• _Work to be completed_
Write out the whole listing again, exactly.

::: Record set

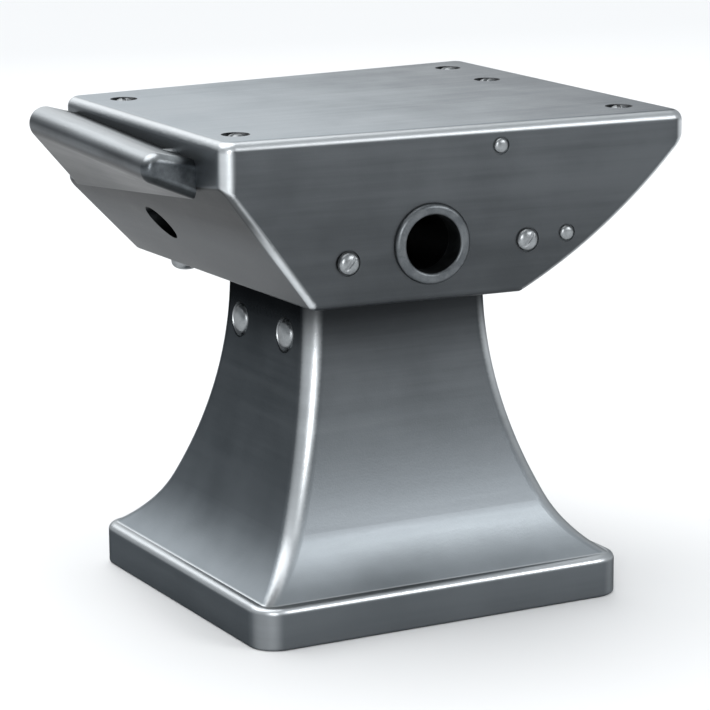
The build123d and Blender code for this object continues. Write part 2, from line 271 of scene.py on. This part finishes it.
# The skin that all cast surfaces share: colour from slow mottling and faint streaks, fine grain in relief.
def castSkin(make, look):
    mottle = make.noise(16.0, 4.0, 0.55)
    cloud = make.noise(6.0, 2.0, 0.5, make.stretched(1, 1, 2.0))
    streak = make.noise(55.0, 3.0, 0.65, make.stretched(0.10, 0.10, 2.4))
    grain = make.noise(1 / look["grainSize"], 2.0, 0.6)
    tone = (0.4 * mottle + 0.3 * cloud + 0.3 * streak).step(0.36, 0.64)
    colour = make.blend(tone, look["dark"], look["light"])
    rough = look["roughness"] + 0.14 * (mottle - 0.5) + 0.10 * (streak - 0.5) + 0.06 * (grain - 0.5)
    dents = make.bump(mottle, 0.3, look["dentDepth"])
    relief = make.bump(grain + 0.35 * streak, 0.5, look["grainDepth"], dents)
    return mottle, streak, colour, rough, relief


# How far a surface faces between the main directions, as upright rounded corners do.
def cornerMask(nx, ny):
    upright = nx * nx + ny * ny + 0.0001
    return upright, ((nx * ny).absolute() * 2.0 / upright).step(0.25, 1.0)


def pedestalFinish(name, look):
    make = Finish(name)
    z = make.split(make.place)[2]
    nx, ny, nz = make.split(make.facing)
    mottle, streak, colour, rough, relief = castSkin(make, look)
    corner = cornerMask(nx, ny)[1]
    # Painted highlight along the foot's top rim, where its rounded edge turns up.
    rimHighlight = (nz - 0.05).step(0.0, 0.5) * z.fade(*look["rimTop"])
    slab = z.fade(*look["slabTop"])
    # Faces that turn up go paler: painted light from above, with dust.
    upward = nz.step(0.05, 0.6) * (0.75 + 0.5 * (mottle - 0.5))
    colour = make.blend(upward.clipped(), colour, look["dustAndPaintedLight"])
    # Painted light on the low part of the flare that turns up, strongest on the sides towards the front.
    skirtLight = nz.step(0.25, 0.7) * z.fade(*look["skirtHeight"]) * (0.8 + 0.8 * (mottle - 0.5))
    colour = make.blend(skirtLight.clipped() * (0.35 - 0.65 * ny).clipped(), colour, look["skirtLight"])
    # The foot slab is made paler.
    colour = make.blend(slab * look["slabPale"], colour, look["dustAndPaintedLight"])
    # Rounded upright corners and the rim take the edge colour: wear with a painted highlight, weaker on the
    # foot slab.
    edge = (corner * (1.0 - 0.75 * slab) + rimHighlight).clipped() * (0.9 + 0.3 * (streak - 0.5)).clipped()
    colour = make.blend(edge.clipped() * look["wearAndHighlightShare"], colour, look["wearAndHighlight"])
    # Painted shadow on the neck under the head, darkest at the top.
    shade = z.step(*look["neckShade"]) * look["neckShadeShare"]
    colour = make.blend(shade, colour, look["paintedShade"])
    rough = rough - look["polish"] * edge
    return make.done(look["edgeTint"], Base_Color=colour, Roughness=rough, Normal=relief)


# The head's sides spread by the side taper, so its half depth grows along X.
sideTaper = math.radians(4.5)
halfDepth = 126.9 * mm


# 1 inside the tool socket and the through bore.
def holeMask(x, y, z, look):
    _, socketY, socketZ = mounts["tool_socket"]["pos_m"]
    socketRadius = mounts["tool_socket"]["dims"]["r_mm"] * mm
    socketOff = ((y - socketY) ** 2.0 + (z - socketZ) ** 2.0).root() - socketRadius
    boreX, _, boreZ = mounts["cross_bore"]["pos_m"]
    boreRadius = mounts["cross_bore"]["dims"]["r_mm"] * mm
    boreOff = ((x - boreX) ** 2.0 + (z - boreZ) ** 2.0).root() - boreRadius
    inSocket = socketOff.fade(*look["socketEdge"]) * x.fade(*look["socketEnd"])
    return (inSocket + boreOff.fade(*look["boreEdge"])).clipped()


# Ground top of the plate: fine scratches across it, and a painted sheen, lighter at the left and falling off
# to the right.
def groundFace(make, face, x, z, nz, mottle, look, colour, rough, relief):
    flat = nz.step(0.93, 0.995) * z.step(*face["height"])
    scratch = make.noise(90.0, 4.0, 0.7, make.stretched(0.06, 1.6, 1))
    # The sheen is painted light: lighter at the left end, darker towards the right.
    sweep = x * 2.6 + 0.42 + 0.5 * (mottle - 0.5) + 0.2 * (scratch - 0.5)
    paintedSheen = make.blend(sweep.clipped().step(0.0, 1.0), face["left"], face["right"])
    colour = make.blend(flat, colour, paintedSheen)
    rough = rough + flat * (face["roughness"] - look["roughness"] + 0.1 * (scratch - 0.5))
    relief = make.bump(scratch * flat, 0.4, face["scratchDepth"], relief)
    return colour, rough, relief


def headFinish(name, look, face=None):
    make = Finish(name)
    x, y, z = make.split(make.place)
    nx, ny, nz = make.split(make.facing)
    mottle, streak, colour, rough, relief = castSkin(make, look)
    # Painted shade: the head gets darker towards its bottom.
    lower = make.blend(look["lowShadeShare"], colour, look["paintedShade"])
    colour = make.blend(z.step(*look["lowShade"]), lower, colour)
    # Rounded upright corners, and the top's rounded edges outside its inner part, take the edge colour: wear
    # with a painted highlight.
    upright, corner = cornerMask(nx, ny)
    corner = corner * upright.step(0.3, 0.9)
    sideGap = halfDepth + x * math.tan(sideTaper) - y.absolute()
    inner = sideGap.step(*look["sideInset"]) * x.step(*look["leftInset"]) * x.fade(*look["rightInset"])
    rimHighlight = (nz * (1.0 - nz * nz).root() * 2.0).step(0.25, 0.95) * (1.0 - inner)
    edge = (corner + rimHighlight).clipped() * (0.92 + 0.3 * (streak - 0.5)).clipped()
    colour = make.blend(edge.clipped() * look["wearAndHighlightShare"], colour, look["wearAndHighlight"])
    # Painted shadow on downward faces under and behind the nose bar.
    downward = (-nz).step(0.1, 0.4)
    behind = (-x).step(*look["barShadeReach"]) * z.step(*look["barShadeHeight"]) * downward
    colour = make.blend(behind * look["barShadeShare"], colour, look["paintedShade"])
    # Painted light: the left end land, which faces left, is made paler.
    colour = make.blend((-nx).step(0.9, 0.99) * look["landPaintedLight"], colour, look["dustAndPaintedLight"])
    # Painted shade in the screw recesses of the top, in the tool socket and in the through bore.
    recess = inner * z.step(*look["recessHeight"]) * nz.fade(0.9, 0.97)
    hidden = holeMask(x, y, z, look) * look["holeShade"] + recess * look["recessShade"]
    colour = make.blend(hidden.clipped(), colour, look["paintedShade"])
    if face:
        colour, rough, relief = groundFace(make, face, x, z, nz, mottle, look, colour, rough, relief)
    rough = rough - look["polish"] * edge
    return make.done(look["edgeTint"], Base_Color=colour, Roughness=rough, Normal=relief)


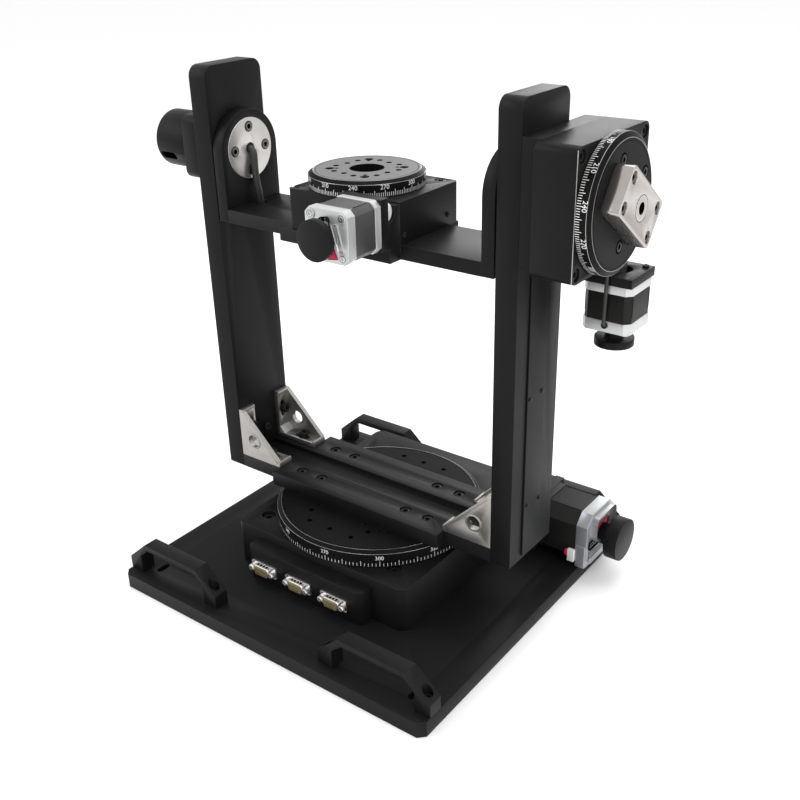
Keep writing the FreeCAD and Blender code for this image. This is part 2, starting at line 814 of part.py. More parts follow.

::::::

• _Task solution_
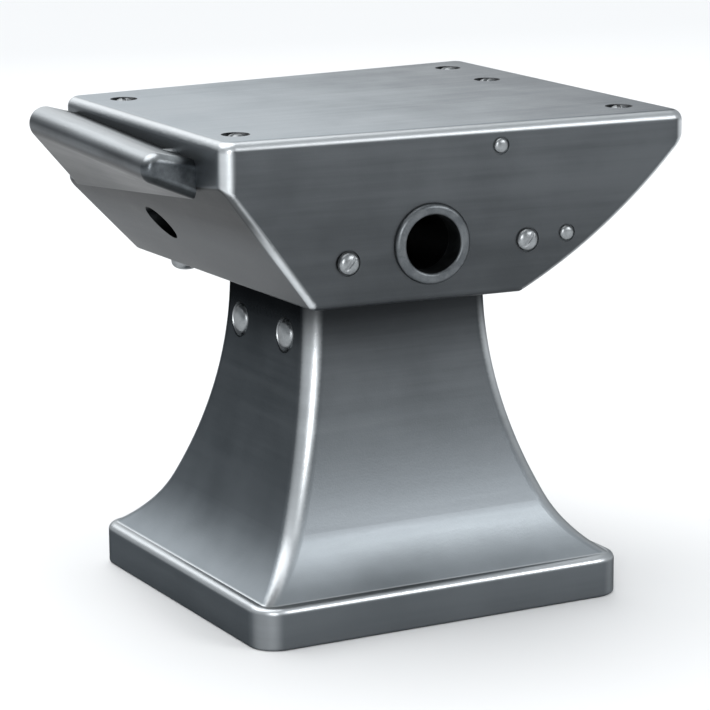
The build123d and Blender code for this object continues. Write part 2, from line 271 of scene.py on. This part finishes it.
# The skin that all cast surfaces share: colour from slow mottling and faint streaks, fine grain in relief.
def castSkin(make, look):
    mottle = make.noise(16.0, 4.0, 0.55)
    cloud = make.noise(6.0, 2.0, 0.5, make.stretched(1, 1, 2.0))
    streak = make.noise(55.0, 3.0, 0.65, make.stretched(0.10, 0.10, 2.4))
    grain = make.noise(1 / look["grainSize"], 2.0, 0.6)
    tone = (0.4 * mottle + 0.3 * cloud + 0.3 * streak).step(0.36, 0.64)
    colour = make.blend(tone, look["dark"], look["light"])
    rough = look["roughness"] + 0.14 * (mottle - 0.5) + 0.10 * (streak - 0.5) + 0.06 * (grain - 0.5)
    dents = make.bump(mottle, 0.3, look["dentDepth"])
    relief = make.bump(grain + 0.35 * streak, 0.5, look["grainDepth"], dents)
    return mottle, streak, colour, rough, relief


# How far a surface faces between the main directions, as upright rounded corners do.
def cornerMask(nx, ny):
    upright = nx * nx + ny * ny + 0.0001
    return upright, ((nx * ny).absolute() * 2.0 / upright).step(0.25, 1.0)


def pedestalFinish(name, look):
    make = Finish(name)
    z = make.split(make.place)[2]
    nx, ny, nz = make.split(make.facing)
    mottle, streak, colour, rough, relief = castSkin(make, look)
    corner = cornerMask(nx, ny)[1]
    # Painted highlight along the foot's top rim, where its rounded edge turns up.
    rimHighlight = (nz - 0.05).step(0.0, 0.5) * z.fade(*look["rimTop"])
    slab = z.fade(*look["slabTop"])
    # Faces that turn up go paler: painted light from above, with dust.
    upward = nz.step(0.05, 0.6) * (0.75 + 0.5 * (mottle - 0.5))
    colour = make.blend(upward.clipped(), colour, look["dustAndPaintedLight"])
    # Painted light on the low part of the flare that turns up, strongest on the sides towards the front.
    skirtLight = nz.step(0.25, 0.7) * z.fade(*look["skirtHeight"]) * (0.8 + 0.8 * (mottle - 0.5))
    colour = make.blend(skirtLight.clipped() * (0.35 - 0.65 * ny).clipped(), colour, look["skirtLight"])
    # The foot slab is made paler.
    colour = make.blend(slab * look["slabPale"], colour, look["dustAndPaintedLight"])
    # Rounded upright corners and the rim take the edge colour: wear with a painted highlight, weaker on the
    # foot slab.
    edge = (corner * (1.0 - 0.75 * slab) + rimHighlight).clipped() * (0.9 + 0.3 * (streak - 0.5)).clipped()
    colour = make.blend(edge.clipped() * look["wearAndHighlightShare"], colour, look["wearAndHighlight"])
    # Painted shadow on the neck under the head, darkest at the top.
    shade = z.step(*look["neckShade"]) * look["neckShadeShare"]
    colour = make.blend(shade, colour, look["paintedShade"])
    rough = rough - look["polish"] * edge
    return make.done(look["edgeTint"], Base_Color=colour, Roughness=rough, Normal=relief)


# The head's sides spread by the side taper, so its half depth grows along X.
sideTaper = math.radians(4.5)
halfDepth = 126.9 * mm


# 1 inside the tool socket and the through bore.
def holeMask(x, y, z, look):
    _, socketY, socketZ = mounts["tool_socket"]["pos_m"]
    socketRadius = mounts["tool_socket"]["dims"]["r_mm"] * mm
    socketOff = ((y - socketY) ** 2.0 + (z - socketZ) ** 2.0).root() - socketRadius
    boreX, _, boreZ = mounts["cross_bore"]["pos_m"]
    boreRadius = mounts["cross_bore"]["dims"]["r_mm"] * mm
    boreOff = ((x - boreX) ** 2.0 + (z - boreZ) ** 2.0).root() - boreRadius
    inSocket = socketOff.fade(*look["socketEdge"]) * x.fade(*look["socketEnd"])
    return (inSocket + boreOff.fade(*look["boreEdge"])).clipped()


# Ground top of the plate: fine scratches across it, and a painted sheen, lighter at the left and falling off
# to the right.
def groundFace(make, face, x, z, nz, mottle, look, colour, rough, relief):
    flat = nz.step(0.93, 0.995) * z.step(*face["height"])
    scratch = make.noise(90.0, 4.0, 0.7, make.stretched(0.06, 1.6, 1))
    # The sheen is painted light: lighter at the left end, darker towards the right.
    sweep = x * 2.6 + 0.42 + 0.5 * (mottle - 0.5) + 0.2 * (scratch - 0.5)
    paintedSheen = make.blend(sweep.clipped().step(0.0, 1.0), face["left"], face["right"])
    colour = make.blend(flat, colour, paintedSheen)
    rough = rough + flat * (face["roughness"] - look["roughness"] + 0.1 * (scratch - 0.5))
    relief = make.bump(scratch * flat, 0.4, face["scratchDepth"], relief)
    return colour, rough, relief


def headFinish(name, look, face=None):
    make = Finish(name)
    x, y, z = make.split(make.place)
    nx, ny, nz = make.split(make.facing)
    mottle, streak, colour, rough, relief = castSkin(make, look)
    # Painted shade: the head gets darker towards its bottom.
    lower = make.blend(look["lowShadeShare"], colour, look["paintedShade"])
    colour = make.blend(z.step(*look["lowShade"]), lower, colour)
    # Rounded upright corners, and the top's rounded edges outside its inner part, take the edge colour: wear
    # with a painted highlight.
    upright, corner = cornerMask(nx, ny)
    corner = corner * upright.step(0.3, 0.9)
    sideGap = halfDepth + x * math.tan(sideTaper) - y.absolute()
    inner = sideGap.step(*look["sideInset"]) * x.step(*look["leftInset"]) * x.fade(*look["rightInset"])
    rimHighlight = (nz * (1.0 - nz * nz).root() * 2.0).step(0.25, 0.95) * (1.0 - inner)
    edge = (corner + rimHighlight).clipped() * (0.92 + 0.3 * (streak - 0.5)).clipped()
    colour = make.blend(edge.clipped() * look["wearAndHighlightShare"], colour, look["wearAndHighlight"])
    # Painted shadow on downward faces under and behind the nose bar.
    downward = (-nz).step(0.1, 0.4)
    behind = (-x).step(*look["barShadeReach"]) * z.step(*look["barShadeHeight"]) * downward
    colour = make.blend(behind * look["barShadeShare"], colour, look["paintedShade"])
    # Painted light: the left end land, which faces left, is made paler.
    colour = make.blend((-nx).step(0.9, 0.99) * look["landPaintedLight"], colour, look["dustAndPaintedLight"])
    # Painted shade in the screw recesses of the top, in the tool socket and in the through bore.
    recess = inner * z.step(*look["recessHeight"]) * nz.fade(0.9, 0.97)
    hidden = holeMask(x, y, z, look) * look["holeShade"] + recess * look["recessShade"]
    colour = make.blend(hidden.clipped(), colour, look["paintedShade"])
    if face:
        colour, rough, relief = groundFace(make, face, x, z, nz, mottle, look, colour, rough, relief)
    rough = rough - look["polish"] * edge
    return make.done(look["edgeTint"], Base_Color=colour, Roughness=rough, Normal=relief)


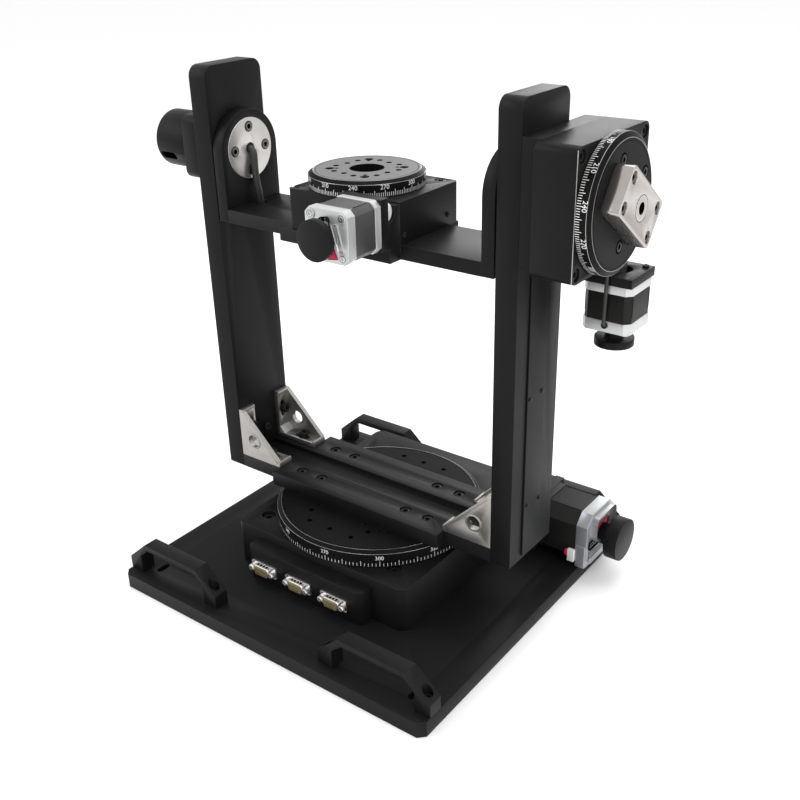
Keep writing the FreeCAD and Blender code for this image. This is part 2, starting at line 814 of part.py. More parts follow.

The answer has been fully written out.